Now, if you were to click on the title (which you should), you'd find that it's a link to a post having the same title. It would be advisable for you to read that post before you read mine that you may better understand this post in the right context. Not because I want to make the other very nice female author famous (she's famous enough anyways) but because the post's author had her own valid point too.

Men are expected to be the bread winners else they're not men enough. Us females are left home alone with nothing to do because we're too uneducated to work. So, seriously, what do we do? Make more babies like the baby machines we are?

Here's my version.

Sex: Female Married
Age: Mid fifties.
Children: A daughter in her early twenties and a son in his mid twenties.
Spouses: One. Away in Dubai earning tons of cash for her wild fantasies.

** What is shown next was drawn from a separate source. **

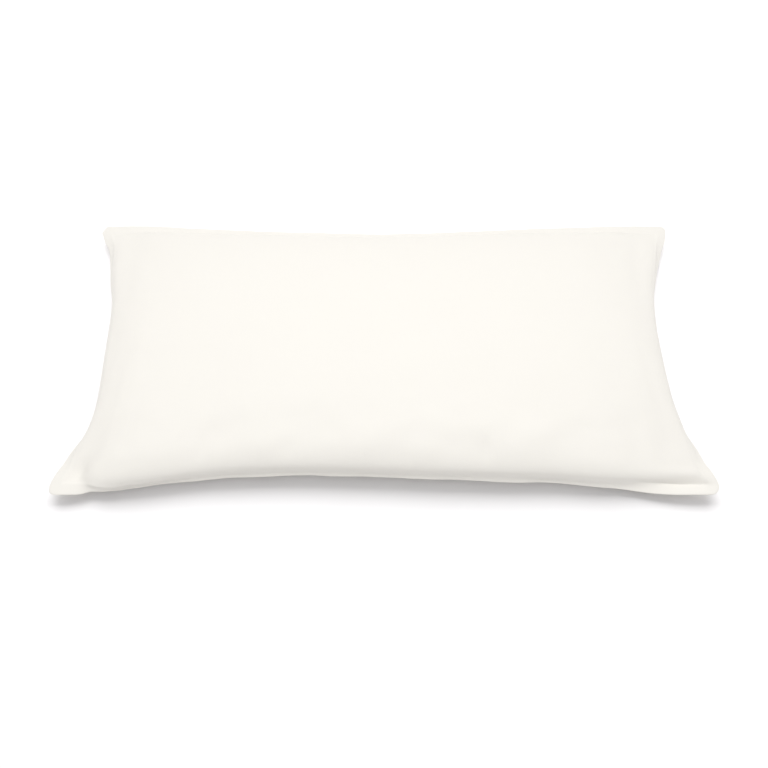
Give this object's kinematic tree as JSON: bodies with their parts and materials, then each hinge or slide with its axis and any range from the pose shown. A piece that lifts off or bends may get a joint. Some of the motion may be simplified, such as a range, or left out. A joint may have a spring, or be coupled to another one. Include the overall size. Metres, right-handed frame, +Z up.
{
  "type": "filled pillowcase",
  "caption": "Long ivory cotton pillowcase with its pillow inside, lying flat: crowned panels, drawn-in sides, a narrow drooping seam edge and pointed corner ears.",
  "frame": {"origin": "on the surface it lies on, under the middle of its box", "axes": "+X along the long side, +Y across it from the near long side to the far one, +Z up"},
  "size_m": [0.7972, 0.3968, 0.0635],
  "materials": {
    "cotton": "matt, fine plain-woven ivory cotton"
  },
  "bodies": {
    "root": {"pillowcase": "cotton"}
  },
  "joints": []
}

She thought: Why doesn't my hubby appreciate me more when he's around? He's so possessive. I want to feel and look sexy. Why can't I!? I think I will. Who says age matters? It shouldn't. I'm human, I have sexual needs too that need satisfaction. I want to seduce my daughter's boyfriend's delicious daddy. Who's to stop me? I like the way Mr. So-and-so winks at me. Or better, I like the top floor guy's fingers, so broad, the things he could do with them for me. I'll wear semi-transparent nighties and try and seduce him. I so need some succulent sex. Why stop myself?!

He returns and she thinks: Damn I can't do this in front of him. I'm so dependent on him. I need the money. What about the kids. Big deal, I can have what I want. A hubby, kids, free random sex, money, a future for my kids. If he was to find out I'd lose it all and so would they. Things are best for everyone this way.

In reality: For all we know Mr. hubby is doing and thinking the same while he's away. For all we know his sweet secretary is sweetly sucking at his cock on his desk while his wife merely flirts and fantasizes.

Big deal! It's natural human nature to want sexual pleasure. If society didn't make it "wrong" to have sex with anyone other than your own spouse, sex would be more recreation than procreation and there's nothing wrong in that. There is nothing double faced about it. We have to hide it not because we're ashamed of it but because society likes to pick on people. Husbands or wives even for that matter need to earn for their and their children's better living. Compromises are made, people are happy. Why play with a peaceful mind?

P.S.: The author encourages you to please read the other posts on for the sole reason that it is a fact that her own posts must terribly bore you to suicide. Also because what the other author writes has much more content that may interest you.

P.S.2: And for all those readers starved of sex, meet your new bhabhi here -->

Saturday, September 06, 2008

Call Me A Bitch

Getting straight to the point, I don't normally get called a bit of a CH. At present there are only two people who are allowed to call me that. One of them I'm rarely in contact with and the other is someone close (none of your bees-wax who). Anyways, here are the criteria and credentials needed for people to call me a female of the canine kind.

About the word you must...:
1. Sound like you mean it.
2. Know why you're saying it.
3. Know it's meaning.
4. Be able to define it if I was to ask you to.
5. Conjure up your own definition that makes either sense or sense out of nonsense.

You yourself must:
1. Be a guy.
2. Act like a guy.
3. Sound like you have more than half a brain.
4. Sound like you use your brain.
5. Seem dumb but not necessarily be so.

You cannot under any circumstances:
1. Be a female enemy.
2. Be a female who wants to be my enemy.
3. Be brain-dead.
4. Not know what the word means.
5. Not know what you're saying but naturally assume the other person might be stupid enough to fall for your stupid intimidation.

If you're anything else you belong to the dimwit crowd not because you use the word but because you don't and wouldn't know how to use the word (or any other word for that matter) in the right way.

P.S.: In short, you cannot call the author a bitch under any circumstances anyways. There'll always remain just one person and just that one person alone who'll call her that. Everyone else is just a somebody else.

Is it possible for the author to be a bitch barking out words through her fingers?!